The firm said in its analysis of the results that many Americans still support Occupy on the issues, particularly rising economic inequality in the United States. But controversy over the movement’s tactics has reduced support.
“What the downturn in Occupy Wall Street’s image suggests is that voters are seeing the movement as more about the ‘Occupy’ than the ‘Wall Street,’” the firm said in a statement. “The controversy over the protests is starting to drown out the actual message.”
That dynamic played out last Monday night at the Baruch College campus of the City University of New York. Students bitterly complained after police forcibly ended their protest against proposed tuition hikes, unleashing billy clubs and arresting fifteen.

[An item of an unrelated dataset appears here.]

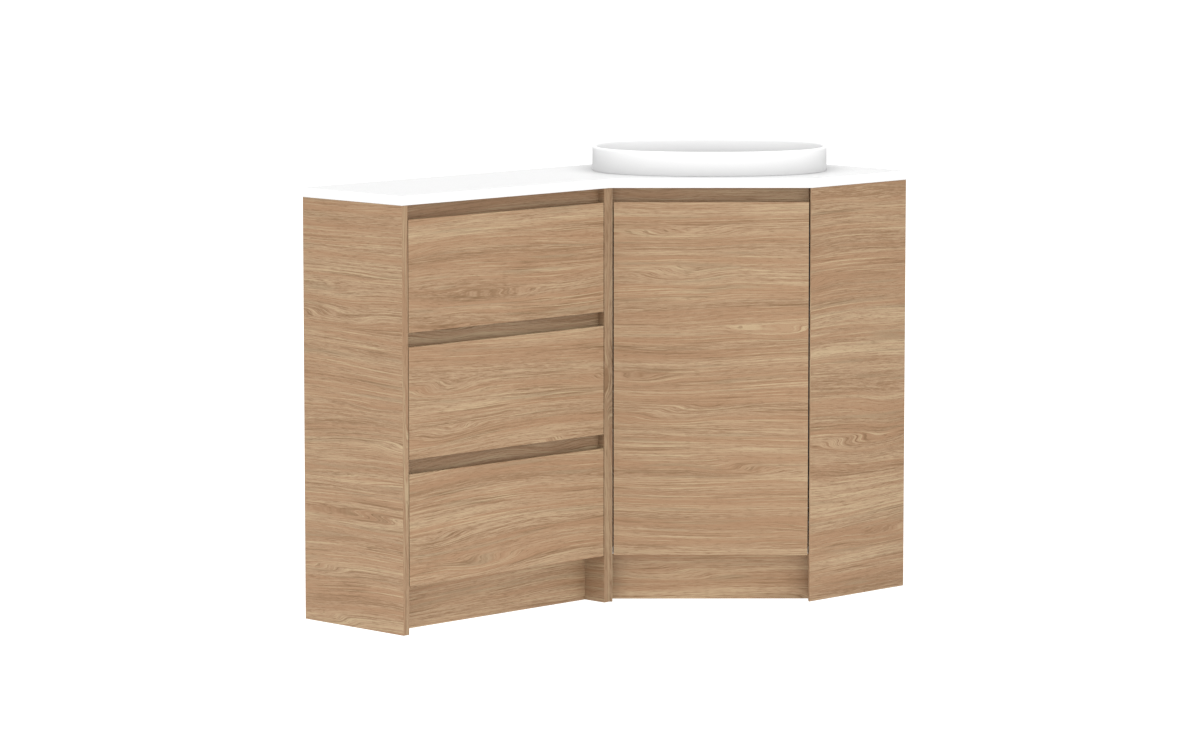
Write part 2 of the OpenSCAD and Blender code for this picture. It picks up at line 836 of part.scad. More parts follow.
benchtop();
basin();
waste_body();
waste_plug();
waste_washer();
waste_nut();
left_end_panel();
bank_gable();
bank_bottom();
bank_back();
bank_kickboard();
finger_rail_top();
finger_rail(2);  // finger_rail_upper
finger_rail(3);  // finger_rail_lower
corner_gable();
right_end_panel();
corner_bottom();
corner_kickboard();
corner_finger_rail();
wall_rail_back();
wall_rail_side();
foot_rail_back();
foot_rail_side();
corner_back_sheet();
corner_side_sheet();
levelling_legs();
door();
door_bumpers();
hinge_cups();
hinge_links();
hinge_arms();
hinge_plates();
drawer_front(1);  // drawer_1_front
drawer_side(1, -1);  // drawer_1_side_left
drawer_side(1, 1);  // drawer_1_side_right
drawer_back(1);  // drawer_1_back
drawer_base(1);  // drawer_1_base
drawer_slides(1);  // drawer_1_slides
runner_rails(1);  // runner_1_rails
runner_cages(1);  // runner_1_cages
drawer_front(2);  // drawer_2_front
drawer_side(2, -1);  // drawer_2_side_left
drawer_side(2, 1);  // drawer_2_side_right
drawer_back(2);  // drawer_2_back
drawer_base(2);  // drawer_2_base
drawer_slides(2);  // drawer_2_slides
runner_rails(2);  // runner_2_rails
runner_cages(2);  // runner_2_cages
drawer_front(3);  // drawer_3_front
drawer_side(3, -1);  // drawer_3_side_left
drawer_side(3, 1);  // drawer_3_side_right
drawer_back(3);  // drawer_3_back
drawer_base(3);  // drawer_3_base
drawer_slides(3);  // drawer_3_slides
runner_rails(3);  // runner_3_rails
runner_cages(3);  // runner_3_cages
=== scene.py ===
"""Corner vanity unit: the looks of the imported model, from the camera and the light to the last screw."""

import math

import bmesh
import bpy
import numpy as np
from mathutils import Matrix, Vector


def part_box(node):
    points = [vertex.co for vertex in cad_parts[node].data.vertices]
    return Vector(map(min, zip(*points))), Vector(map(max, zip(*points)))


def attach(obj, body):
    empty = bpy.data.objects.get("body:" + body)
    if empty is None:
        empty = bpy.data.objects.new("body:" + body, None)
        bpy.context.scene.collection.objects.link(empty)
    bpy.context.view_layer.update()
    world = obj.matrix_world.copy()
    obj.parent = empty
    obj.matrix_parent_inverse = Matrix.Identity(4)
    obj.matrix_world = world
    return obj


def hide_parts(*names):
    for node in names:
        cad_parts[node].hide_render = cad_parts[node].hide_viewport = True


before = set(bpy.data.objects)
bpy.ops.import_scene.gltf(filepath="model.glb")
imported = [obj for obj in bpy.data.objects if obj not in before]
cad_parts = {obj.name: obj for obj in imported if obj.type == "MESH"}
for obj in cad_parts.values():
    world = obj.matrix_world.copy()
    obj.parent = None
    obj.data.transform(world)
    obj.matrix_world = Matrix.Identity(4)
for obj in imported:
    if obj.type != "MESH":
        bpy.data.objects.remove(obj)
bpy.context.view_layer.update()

# ---------------------------------------------------------------------------------------------------
# Camera, light and floor
# The unit stands in a white studio. The camera is far off with a long lens, a little above the top and
# looking straight at the cut corner. The room is bright in front, dimmer behind and brightest overhead,
# polished surfaces mirror it in full, and one soft lamp stands to the left.
# ---------------------------------------------------------------------------------------------------
camera_place = (-7.6704, -7.5641, 1.7907)
camera_turn = (83.0924, 0.0, -45.2837)
camera_lens = 154.35
sensor_width = 36.0

camera = bpy.data.objects.new("camera", bpy.data.cameras.new("camera"))
camera.location = camera_place
camera.rotation_euler = [math.radians(angle) for angle in camera_turn]
camera.data.lens = camera_lens
camera.data.sensor_width = sensor_width
bpy.context.scene.collection.objects.link(camera)
bpy.context.scene.camera = camera
bpy.context.scene.view_settings.view_transform = "Standard"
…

Using language reminiscent of pre-Reagan America, students defended the concept of a free public university, which CUNY was until the 1970s. Many of them had participated in Occupy Wall Street protests and been energized by it. Educational opportunity was slipping away from middle class Americans, they said. Money, not merit, now ruled the country.
“We see the money in our education,” said Denise Romero, a 19-year-old student who holds down two part-time jobs and an unpaid internship while taking classes full-time. “We see the money in our politics and we’re all against it.”
A few minutes later, a policeman standing nearby dismissed the student protesters and their cause. When a passerby asked him why they were protesting, he derisively said the students “don’t want to pay tuition.”
The Gipper’s hold on working class America remains strong. If the Occupy movement fails to reach out to unions and do a better job defining itself, its moment will pass.